Como expuso el portal de periodístico Ojo Público, la lana de alpaca es un insumo de lujo, y solo en 2022 se generaron 187 millones de dólares con la exportación de fibra al extranjero. Se pagan cientos o miles de dólares para adquirir abrigos y otras prendas de vestir, sin embargo, debido a prácticas abusivas en la cadena de venta, esto no cambia la situación de pobreza y vulnerabilidad de los criadores. Para varias de las comunidades rurales el único contacto con esta industria es apenas un motorizado que les paga algunos escasos soles por este preciado producto.
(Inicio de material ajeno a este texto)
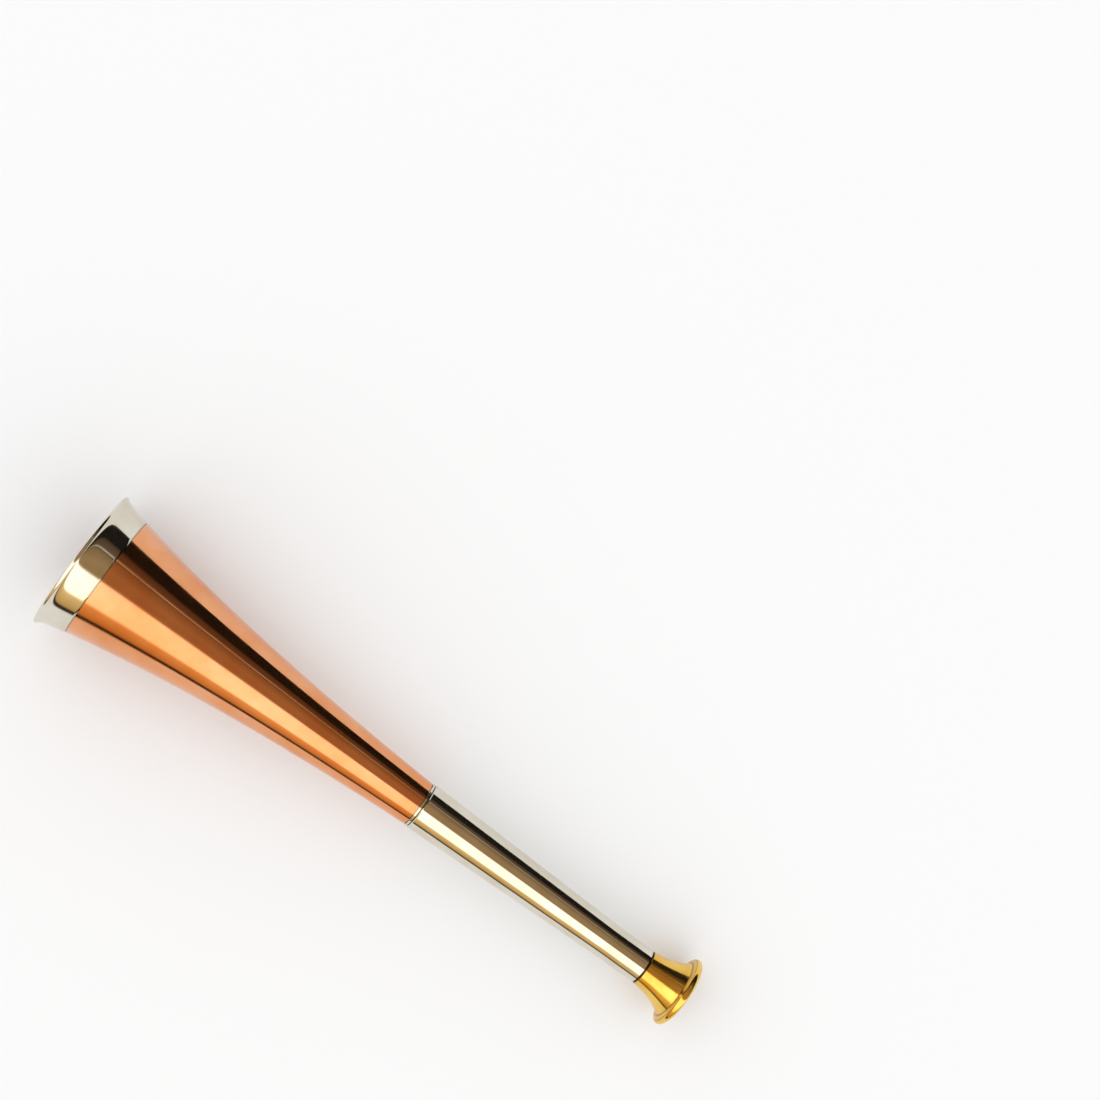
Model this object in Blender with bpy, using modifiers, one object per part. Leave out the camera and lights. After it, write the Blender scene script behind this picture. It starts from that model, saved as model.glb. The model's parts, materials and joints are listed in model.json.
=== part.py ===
# Hunting horn of copper, nickel silver and brass, nine inches long.
# It lies on its side, on the bell's lip and the mouthpiece's rim: +X points to the bell, +Z is up,
# and the origin is on the surface under the middle of the horn.
# Every piece is turned about one axis. Heights along that axis start at the mouthpiece's rim face
# and grow towards the bell.
import math

import bpy

# Driving dimensions, in metres
FACETS = 36  # flats round every turned piece
FIT_GAP = 0.00015  # between the walls of pieces that are soldered or seated together

MOUTHPIECE_LENGTH = 0.0150  # rim face to shoulder
MOUTHPIECE_FLARE_LENGTH = 0.0119
MOUTHPIECE_FLARE_DIAMETER = 0.0190  # where the flare runs into the back of the rim
MOUTHPIECE_STRAIGHT_SHARE = 0.3  # part of the flare that opens evenly
MOUTHPIECE_FLARE_POWER = 2.6  # how suddenly the rest of it opens
RIM_DIAMETER = 0.0237
RIM_BACK_ROUND = 0.0012
RIM_FRONT_ROUND = 0.0016
RIM_CROWN_DIAMETER = 0.0193
CUP_DIAMETER = 0.0168
CUP_EDGE_ROUND = 0.0006
CUP_DEPTH = 0.0150
CUP_POWER = 1.35
THROAT_DIAMETER = 0.0044
THROAT_LENGTH = 0.0020
BACKBORE_DIAMETER = 0.0062
SHANK_LENGTH = 0.0135
SHANK_DIAMETER = 0.0086
SHANK_TAPER = 0.05  # diameter lost for each unit of length
SHOULDER_SEAM = 0.00045  # open line where the taper seats before the shoulder does

TUBE_LENGTH = 0.0855
TUBE_FOOT_DIAMETER = 0.0116  # the mouthpiece's neck lines up with it
TUBE_HEAD_DIAMETER = 0.0157
TUBE_STRAIGHT_LENGTH = 0.0130  # parallel end that holds the receiver
TUBE_WALL = 0.0005
TUBE_HEAD_BEVEL = 0.00025
RECEIVER_LENGTH = 0.0145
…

Durante esta fiebre de popularidad de llamas y alpacas también podemos poner en el centro de la conversación a los pastores que trabajan con mucha tenacidad. Ellos, mediante sus prácticas, no solo cuidan a los queridos camélidos, también abren la puerta de saberes tradicionales que merecen más reconocimiento al ser parte de nuestra cultura e historia. Tal vez, la próxima vez que usemos el emoji de la llama podamos pensar en ellos y apoyar sus luchas por una compensación digna por su trabajo.